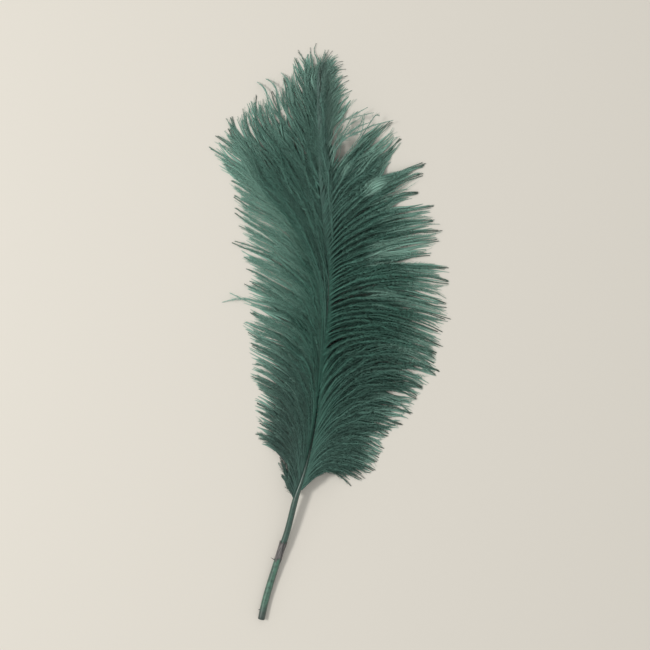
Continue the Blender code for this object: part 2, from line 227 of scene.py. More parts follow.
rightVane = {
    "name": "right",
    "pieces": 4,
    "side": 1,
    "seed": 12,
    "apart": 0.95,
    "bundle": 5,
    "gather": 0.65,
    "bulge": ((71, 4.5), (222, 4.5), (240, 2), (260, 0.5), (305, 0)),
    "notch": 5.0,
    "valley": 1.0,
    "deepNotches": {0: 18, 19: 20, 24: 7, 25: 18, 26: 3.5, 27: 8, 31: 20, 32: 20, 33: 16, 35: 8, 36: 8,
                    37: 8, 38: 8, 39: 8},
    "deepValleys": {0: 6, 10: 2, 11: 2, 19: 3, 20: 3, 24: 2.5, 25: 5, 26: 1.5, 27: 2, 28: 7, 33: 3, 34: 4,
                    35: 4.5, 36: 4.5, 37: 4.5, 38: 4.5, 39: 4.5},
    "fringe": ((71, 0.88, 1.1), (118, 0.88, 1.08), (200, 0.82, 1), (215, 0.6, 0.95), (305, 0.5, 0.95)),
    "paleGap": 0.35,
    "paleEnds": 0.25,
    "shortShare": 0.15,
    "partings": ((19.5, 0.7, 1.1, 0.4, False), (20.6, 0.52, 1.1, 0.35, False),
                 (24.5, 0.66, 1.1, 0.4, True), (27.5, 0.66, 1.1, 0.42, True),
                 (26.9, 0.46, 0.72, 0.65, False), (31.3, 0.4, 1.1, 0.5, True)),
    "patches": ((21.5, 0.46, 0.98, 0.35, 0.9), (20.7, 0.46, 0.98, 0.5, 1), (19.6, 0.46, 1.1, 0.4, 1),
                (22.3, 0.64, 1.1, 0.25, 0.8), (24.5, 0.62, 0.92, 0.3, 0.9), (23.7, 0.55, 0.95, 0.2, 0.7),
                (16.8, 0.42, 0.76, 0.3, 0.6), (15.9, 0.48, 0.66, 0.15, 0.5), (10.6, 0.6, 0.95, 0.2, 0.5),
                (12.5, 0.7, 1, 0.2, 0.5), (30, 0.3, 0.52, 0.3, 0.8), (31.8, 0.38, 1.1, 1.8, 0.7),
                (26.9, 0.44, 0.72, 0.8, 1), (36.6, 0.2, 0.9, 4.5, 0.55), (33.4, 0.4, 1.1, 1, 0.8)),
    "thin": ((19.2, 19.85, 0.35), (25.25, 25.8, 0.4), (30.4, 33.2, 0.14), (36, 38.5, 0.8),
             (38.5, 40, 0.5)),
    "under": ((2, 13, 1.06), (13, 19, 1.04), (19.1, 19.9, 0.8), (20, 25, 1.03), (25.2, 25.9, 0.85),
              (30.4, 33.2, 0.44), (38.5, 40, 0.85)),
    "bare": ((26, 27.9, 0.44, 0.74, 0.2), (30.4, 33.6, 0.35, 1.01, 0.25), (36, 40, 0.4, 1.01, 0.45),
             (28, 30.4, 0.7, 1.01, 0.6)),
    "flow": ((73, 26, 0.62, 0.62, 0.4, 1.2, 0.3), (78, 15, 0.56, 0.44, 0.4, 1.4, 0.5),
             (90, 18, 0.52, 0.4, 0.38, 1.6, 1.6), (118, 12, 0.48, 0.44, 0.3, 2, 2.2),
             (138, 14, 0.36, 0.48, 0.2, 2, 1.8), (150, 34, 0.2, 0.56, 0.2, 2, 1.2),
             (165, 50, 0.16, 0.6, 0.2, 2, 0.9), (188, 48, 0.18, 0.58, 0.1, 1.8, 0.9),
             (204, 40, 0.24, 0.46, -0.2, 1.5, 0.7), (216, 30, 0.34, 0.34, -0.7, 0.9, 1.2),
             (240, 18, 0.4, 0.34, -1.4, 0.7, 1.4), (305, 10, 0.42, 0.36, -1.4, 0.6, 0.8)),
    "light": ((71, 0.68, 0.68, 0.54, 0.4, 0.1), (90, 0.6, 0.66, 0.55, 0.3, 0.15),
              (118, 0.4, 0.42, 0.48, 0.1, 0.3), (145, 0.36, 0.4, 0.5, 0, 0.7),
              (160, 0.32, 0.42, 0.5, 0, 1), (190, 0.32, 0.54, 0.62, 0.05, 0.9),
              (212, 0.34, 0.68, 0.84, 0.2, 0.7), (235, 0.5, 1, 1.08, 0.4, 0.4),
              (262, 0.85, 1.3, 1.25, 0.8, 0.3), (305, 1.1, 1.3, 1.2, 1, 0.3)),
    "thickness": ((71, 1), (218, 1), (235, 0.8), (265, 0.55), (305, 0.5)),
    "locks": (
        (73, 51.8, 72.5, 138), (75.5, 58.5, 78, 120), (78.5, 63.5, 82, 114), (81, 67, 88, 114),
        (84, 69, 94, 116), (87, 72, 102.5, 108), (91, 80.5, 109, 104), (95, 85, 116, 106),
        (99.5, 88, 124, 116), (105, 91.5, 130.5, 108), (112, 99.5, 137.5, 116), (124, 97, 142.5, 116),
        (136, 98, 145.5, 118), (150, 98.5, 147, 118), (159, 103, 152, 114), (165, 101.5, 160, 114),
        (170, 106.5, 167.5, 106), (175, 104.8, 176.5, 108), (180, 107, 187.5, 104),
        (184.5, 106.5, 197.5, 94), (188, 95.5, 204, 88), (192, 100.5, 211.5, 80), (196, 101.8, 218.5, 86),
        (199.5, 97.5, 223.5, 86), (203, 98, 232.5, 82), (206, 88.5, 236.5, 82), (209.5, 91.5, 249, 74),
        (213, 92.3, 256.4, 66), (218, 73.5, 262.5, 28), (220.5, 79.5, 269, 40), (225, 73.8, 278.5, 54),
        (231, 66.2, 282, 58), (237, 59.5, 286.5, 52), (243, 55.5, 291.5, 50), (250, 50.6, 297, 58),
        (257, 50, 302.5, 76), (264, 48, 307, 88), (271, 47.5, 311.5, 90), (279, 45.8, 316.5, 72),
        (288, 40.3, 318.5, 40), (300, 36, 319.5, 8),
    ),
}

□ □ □

Exercise aim —
Would you give the material above again, complete and exact?

Final result —
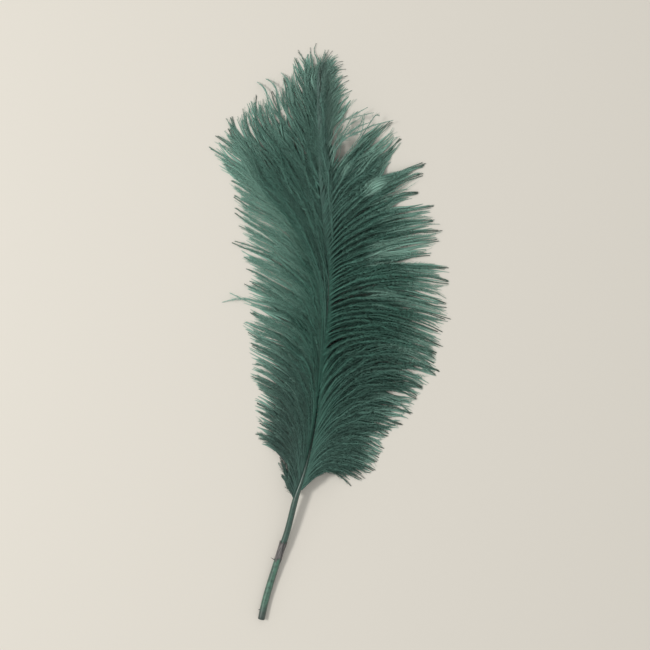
Continue the Blender code for this object: part 2, from line 227 of scene.py. More parts follow.
rightVane = {
    "name": "right",
    "pieces": 4,
    "side": 1,
    "seed": 12,
    "apart": 0.95,
    "bundle": 5,
    "gather": 0.65,
    "bulge": ((71, 4.5), (222, 4.5), (240, 2), (260, 0.5), (305, 0)),
    "notch": 5.0,
    "valley": 1.0,
    "deepNotches": {0: 18, 19: 20, 24: 7, 25: 18, 26: 3.5, 27: 8, 31: 20, 32: 20, 33: 16, 35: 8, 36: 8,
                    37: 8, 38: 8, 39: 8},
    "deepValleys": {0: 6, 10: 2, 11: 2, 19: 3, 20: 3, 24: 2.5, 25: 5, 26: 1.5, 27: 2, 28: 7, 33: 3, 34: 4,
                    35: 4.5, 36: 4.5, 37: 4.5, 38: 4.5, 39: 4.5},
    "fringe": ((71, 0.88, 1.1), (118, 0.88, 1.08), (200, 0.82, 1), (215, 0.6, 0.95), (305, 0.5, 0.95)),
    "paleGap": 0.35,
    "paleEnds": 0.25,
    "shortShare": 0.15,
    "partings": ((19.5, 0.7, 1.1, 0.4, False), (20.6, 0.52, 1.1, 0.35, False),
                 (24.5, 0.66, 1.1, 0.4, True), (27.5, 0.66, 1.1, 0.42, True),
                 (26.9, 0.46, 0.72, 0.65, False), (31.3, 0.4, 1.1, 0.5, True)),
    "patches": ((21.5, 0.46, 0.98, 0.35, 0.9), (20.7, 0.46, 0.98, 0.5, 1), (19.6, 0.46, 1.1, 0.4, 1),
                (22.3, 0.64, 1.1, 0.25, 0.8), (24.5, 0.62, 0.92, 0.3, 0.9), (23.7, 0.55, 0.95, 0.2, 0.7),
                (16.8, 0.42, 0.76, 0.3, 0.6), (15.9, 0.48, 0.66, 0.15, 0.5), (10.6, 0.6, 0.95, 0.2, 0.5),
                (12.5, 0.7, 1, 0.2, 0.5), (30, 0.3, 0.52, 0.3, 0.8), (31.8, 0.38, 1.1, 1.8, 0.7),
                (26.9, 0.44, 0.72, 0.8, 1), (36.6, 0.2, 0.9, 4.5, 0.55), (33.4, 0.4, 1.1, 1, 0.8)),
    "thin": ((19.2, 19.85, 0.35), (25.25, 25.8, 0.4), (30.4, 33.2, 0.14), (36, 38.5, 0.8),
             (38.5, 40, 0.5)),
    "under": ((2, 13, 1.06), (13, 19, 1.04), (19.1, 19.9, 0.8), (20, 25, 1.03), (25.2, 25.9, 0.85),
              (30.4, 33.2, 0.44), (38.5, 40, 0.85)),
    "bare": ((26, 27.9, 0.44, 0.74, 0.2), (30.4, 33.6, 0.35, 1.01, 0.25), (36, 40, 0.4, 1.01, 0.45),
             (28, 30.4, 0.7, 1.01, 0.6)),
    "flow": ((73, 26, 0.62, 0.62, 0.4, 1.2, 0.3), (78, 15, 0.56, 0.44, 0.4, 1.4, 0.5),
             (90, 18, 0.52, 0.4, 0.38, 1.6, 1.6), (118, 12, 0.48, 0.44, 0.3, 2, 2.2),
             (138, 14, 0.36, 0.48, 0.2, 2, 1.8), (150, 34, 0.2, 0.56, 0.2, 2, 1.2),
             (165, 50, 0.16, 0.6, 0.2, 2, 0.9), (188, 48, 0.18, 0.58, 0.1, 1.8, 0.9),
             (204, 40, 0.24, 0.46, -0.2, 1.5, 0.7), (216, 30, 0.34, 0.34, -0.7, 0.9, 1.2),
             (240, 18, 0.4, 0.34, -1.4, 0.7, 1.4), (305, 10, 0.42, 0.36, -1.4, 0.6, 0.8)),
    "light": ((71, 0.68, 0.68, 0.54, 0.4, 0.1), (90, 0.6, 0.66, 0.55, 0.3, 0.15),
              (118, 0.4, 0.42, 0.48, 0.1, 0.3), (145, 0.36, 0.4, 0.5, 0, 0.7),
              (160, 0.32, 0.42, 0.5, 0, 1), (190, 0.32, 0.54, 0.62, 0.05, 0.9),
              (212, 0.34, 0.68, 0.84, 0.2, 0.7), (235, 0.5, 1, 1.08, 0.4, 0.4),
              (262, 0.85, 1.3, 1.25, 0.8, 0.3), (305, 1.1, 1.3, 1.2, 1, 0.3)),
    "thickness": ((71, 1), (218, 1), (235, 0.8), (265, 0.55), (305, 0.5)),
    "locks": (
        (73, 51.8, 72.5, 138), (75.5, 58.5, 78, 120), (78.5, 63.5, 82, 114), (81, 67, 88, 114),
        (84, 69, 94, 116), (87, 72, 102.5, 108), (91, 80.5, 109, 104), (95, 85, 116, 106),
        (99.5, 88, 124, 116), (105, 91.5, 130.5, 108), (112, 99.5, 137.5, 116), (124, 97, 142.5, 116),
        (136, 98, 145.5, 118), (150, 98.5, 147, 118), (159, 103, 152, 114), (165, 101.5, 160, 114),
        (170, 106.5, 167.5, 106), (175, 104.8, 176.5, 108), (180, 107, 187.5, 104),
        (184.5, 106.5, 197.5, 94), (188, 95.5, 204, 88), (192, 100.5, 211.5, 80), (196, 101.8, 218.5, 86),
        (199.5, 97.5, 223.5, 86), (203, 98, 232.5, 82), (206, 88.5, 236.5, 82), (209.5, 91.5, 249, 74),
        (213, 92.3, 256.4, 66), (218, 73.5, 262.5, 28), (220.5, 79.5, 269, 40), (225, 73.8, 278.5, 54),
        (231, 66.2, 282, 58), (237, 59.5, 286.5, 52), (243, 55.5, 291.5, 50), (250, 50.6, 297, 58),
        (257, 50, 302.5, 76), (264, 48, 307, 88), (271, 47.5, 311.5, 90), (279, 45.8, 316.5, 72),
        (288, 40.3, 318.5, 40), (300, 36, 319.5, 8),
    ),
}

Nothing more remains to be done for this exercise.